Pendidikan pun menjadi instrumen untuk membentuk kecakapan teknik dan pengetahuan yang merupakan syarat untuk mendorong terwujudnya sosialisme Indonesia ini sejalan dengan dalam konsep proposisi marxisme yang kemudian diadopsi Bung Karno dalam marhaenismenya, bahwa perkembangan kekuatan-kekuatan produktif, yang di dalamnya mencakup kemajuan teknik dan kecakapan manusia, melahirkan perubahan corak produksi.

Namun, kekuatan produktif itu juga harusnya dibangun dalam relasi produktif yang bersifat gotong royong. Itulah yang Bung Karno sebut sebagai soko gurunya pergaulan hidup yang sosialistik.
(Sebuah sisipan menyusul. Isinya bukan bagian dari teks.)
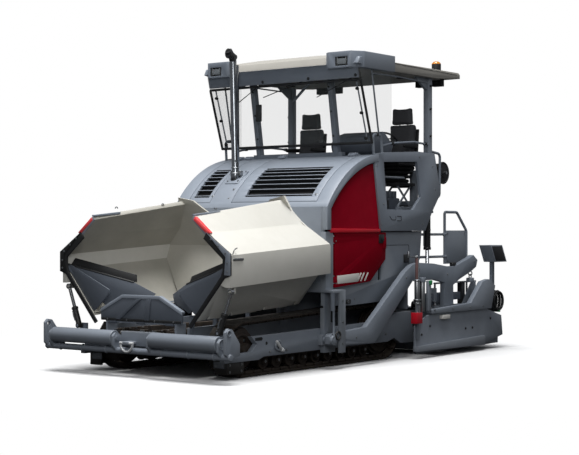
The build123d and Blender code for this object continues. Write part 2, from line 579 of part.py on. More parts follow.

“Sosialisme Indonesia sebagai hari depan Revolusi Indonesia bukanlah semata-mata ide ciptaan seseorang ‘in een slapeloze nacht’ (dalam satu malam yang tidak tidur), juga bukan suatu barang yang diimpor dari luar negeri atau sesuatu yang dipaksakan dari luar masyarakat Indonesia. Sosialisme indonesia adalah suatu kesadaran sosial yang ditimbulkan oleh keadaan sosial Indonesia sendiri, suatu ‘historische Notwendigkeit’ suatu keharusan sejarah,” tegas Bung Karno dalam salah satu tulisannya.

Karena itu, sosialisme Indonesia akan diperkaya dengan tradisi progresif yang sudah mengakar dalam masyarakat Indonesia, yaitu gotong royong.

Pada hakitnya untuk mencapai Revolusi harus punya program yang jelas dan tepat, seperti dalam Manipol yang dirumuskan dengan jelas dan tepat dasar/tujuan dan Kewajiban-kewajiban Revolusi, Kekuatan-kekuatan Sosial Revolusi , Sifat Revolusi, Masa Depan Revolusi, dan Musuh-musuh Revolusi.

Selanjutnya, pendidikan sendiri menjadi instrumen penting untuk mengkonsolidasikan secara nilai dalam membentuk kesedaran kita sebagai kader-kader revolusi untuk setia kepada program revolusi bangsa.

Sejatinya, revolusi harus punya soko guru yang tepat dan punya pimpinan yang tepat, yang berpandangan jauh-kemuka, yang konsekuen yang sanggup melaksanakan tugas-tugas revolusi sampai pada akhirnya, dan revolusi juga punya kader-kadernya yang tepat pengertiannya dan tinggi semangatnya.